→ DATA PROVIDED
────
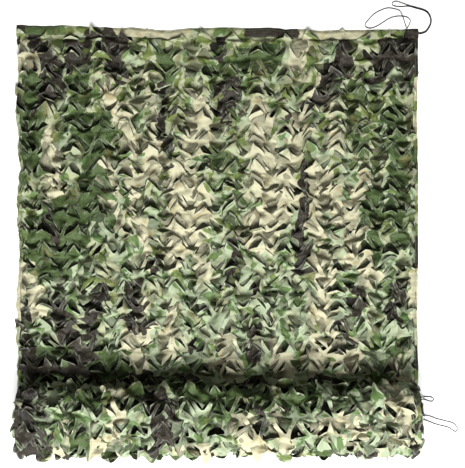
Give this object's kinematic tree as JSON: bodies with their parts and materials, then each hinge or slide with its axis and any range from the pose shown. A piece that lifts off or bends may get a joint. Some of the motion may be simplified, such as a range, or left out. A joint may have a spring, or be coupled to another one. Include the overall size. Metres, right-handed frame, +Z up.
{
  "type": "camouflage net",
  "caption": "Leaf-cut camouflage net laid flat with the rest of its length in a roll, bound edges and cord tie loops.",
  "frame": {"origin": "bottom centre of the laid net and its roll, the tie loops left out", "axes": "+X across the net, +Y from the roll towards the free hem, +Z up"},
  "size_m": [1.647, 1.6817, 0.1928],
  "materials": {
    "leaf_cloth": "matt woven polyester, camouflage print",
    "binding_cloth": "the same printed cloth, folded and stitched",
    "tie_cord": "thin braided cord, slight sheen"
  },
  "bodies": {
    "root": {"net_sheet": "leaf_cloth", "net_roll": "leaf_cloth", "binding_top": "binding_cloth", "binding_left": "binding_cloth", "binding_right": "binding_cloth", "tie_loop_open": "tie_cord", "tie_loop_doubled": "tie_cord", "tie_loop_roll_short": "tie_cord", "tie_loop_roll_long": "tie_cord"}
  },
  "joints": []
}
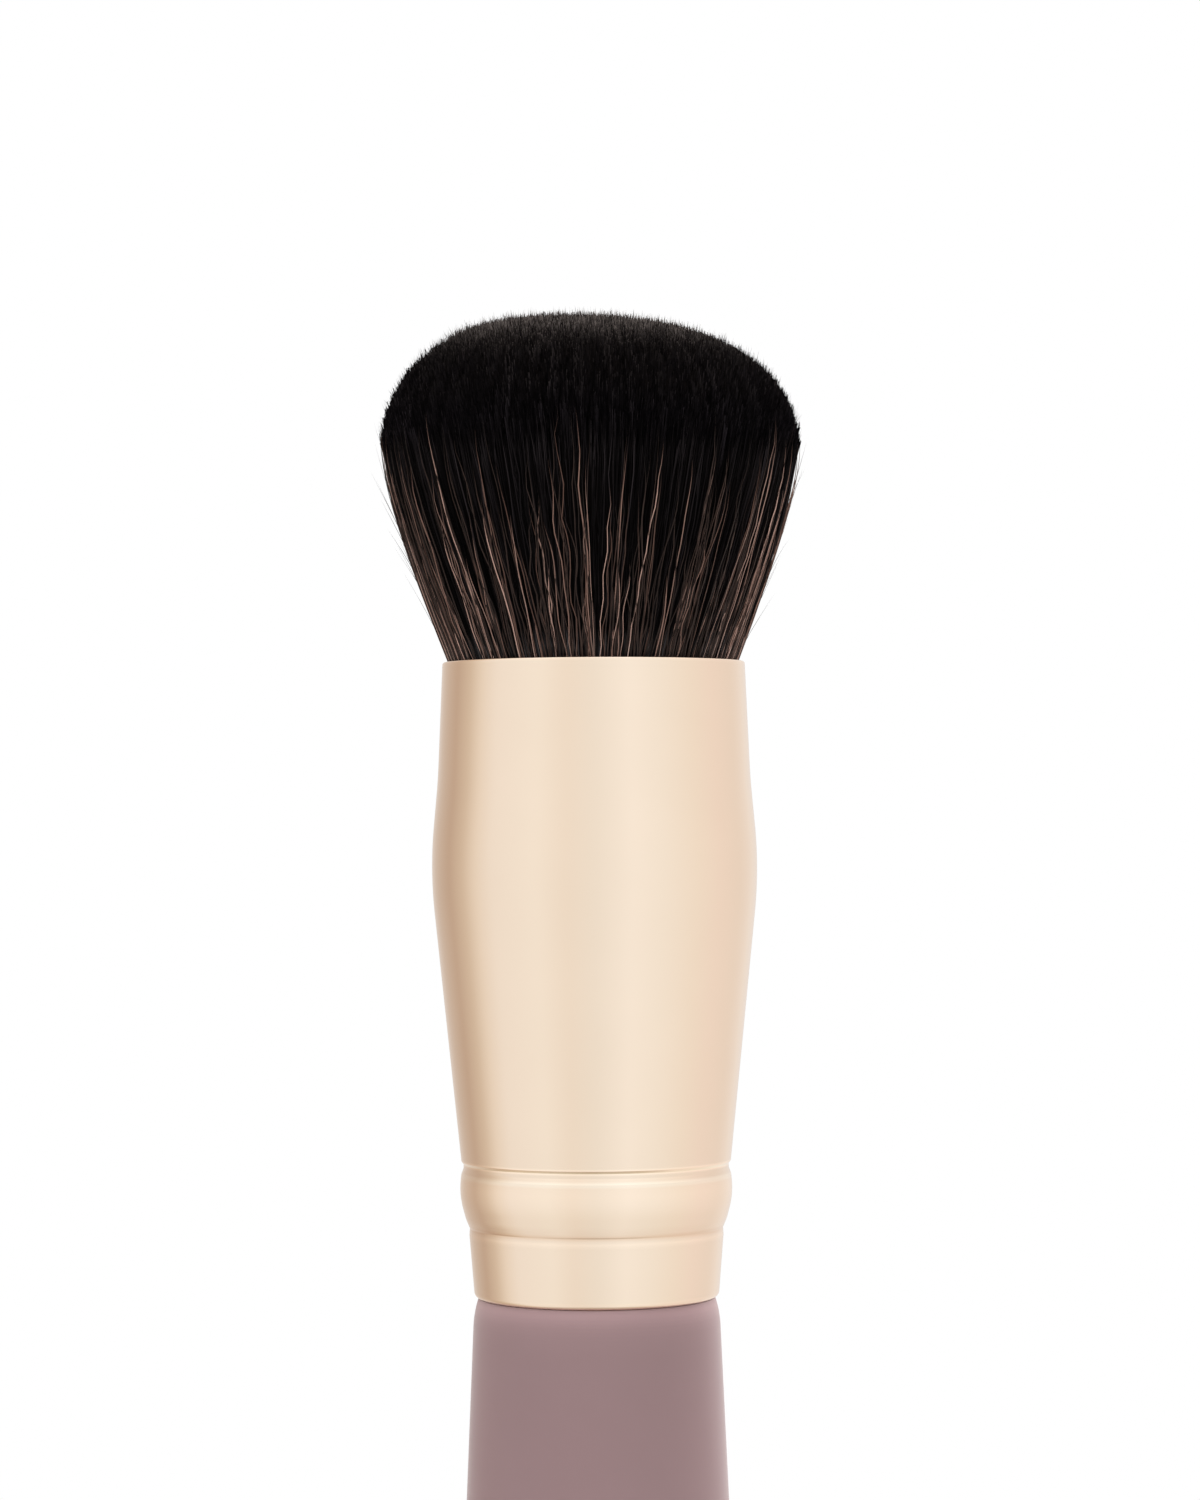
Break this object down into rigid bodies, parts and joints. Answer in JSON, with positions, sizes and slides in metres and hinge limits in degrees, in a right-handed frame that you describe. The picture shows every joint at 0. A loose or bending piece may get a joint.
────
→ EXERCISE DIRECTIONS
Copy each line above that contains the string "joints".

→ FINISHED EXERCISE
  "joints": []
Break this object down into rigid bodies, parts and joints. Answer in JSON, with positions, sizes and slides in metres and hinge limits in degrees, in a right-handed frame that you describe. The picture shows every joint at 0. A loose or bending piece may get a joint.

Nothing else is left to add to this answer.